Достаточно включить телевизор, чтобы понять, какое преимущество предоставляется певцам и актерам сталинских лет в праве олицетворять советскую культуру. А радом с ними фильмы 1930—1950-х годов, возобновленные постановкой балеты столетней давности, этнографические ансамбли с частушками и чечетками, которые должны представлять нашу сельскую молодежь, имеющую законченное среднее образование и составляющую 40 % поступающих в наши вузы студентов. Все это должно символизировать расцвет нашей сегодняшней культуры.

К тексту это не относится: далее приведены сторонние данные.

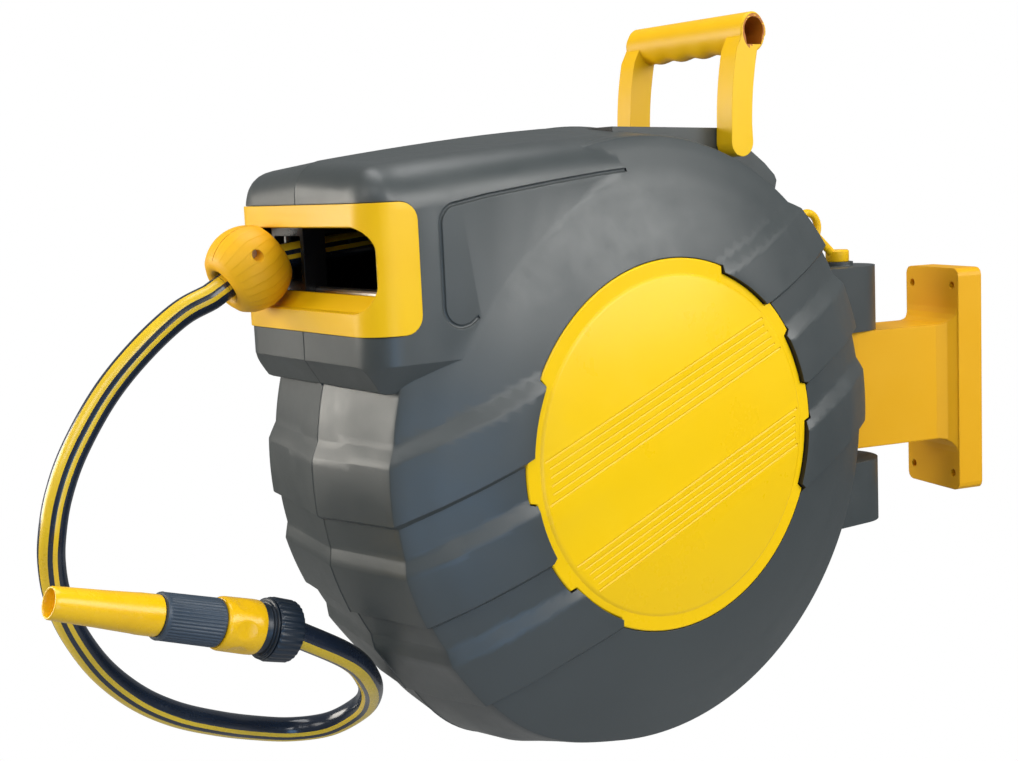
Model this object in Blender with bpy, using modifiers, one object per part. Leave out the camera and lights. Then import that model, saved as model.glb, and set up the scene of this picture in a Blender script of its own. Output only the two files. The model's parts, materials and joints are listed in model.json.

О живописи нечего и говорить. Для Вас социалистический реализм — это некое среднее арифметическое, некая сумма канонизированных и Вами дозволенных приемов, за которыми нет поисков и, значит, нет стремления художника найти свой собственный голос в искусстве.
И это еще не самое страшное в искусстве. Искусство ведь, как река, — его не остановят ни Ваши плотины, ни железобетонное русло запретов и разрушений, по которому Вы с завидным упорством пытаетесь направить его вспять. Самое страшное, что все это делается Вами сознательно, с единственной целью — лишить русского человека духовной жизни, превратить его в робота, способного выполнять самое нелепое и жестокое Ваше желание. Ваша установка — на примитивизацию советской культуры, на пропаганду убогих идеалов и отрицание сложности духовных интересов советского человека. Ваш основной идеологический принцип — принцип оглупления народов СССР, позволяющий Вам создавать почву для нарушения всех законов нормальной жизни человеческого общества.
Вы прекрасно знаете, что не так просто заставить деятелей культуры творить во вред своему народу, и поэтому Вы самими методами своего руководства прививаете советскому народу неверие в свои творческие силы, нигилизм, а для такого рода работы Вы создали на практике некую финансовую элиту, которая одна, как идеальная исполнительница Ваших указаний, имеет право распределять заказы, главенствовать в творческих союзах, получая за свою деятельность невиданные в истории мирового искусства и Запада денежные гонорары.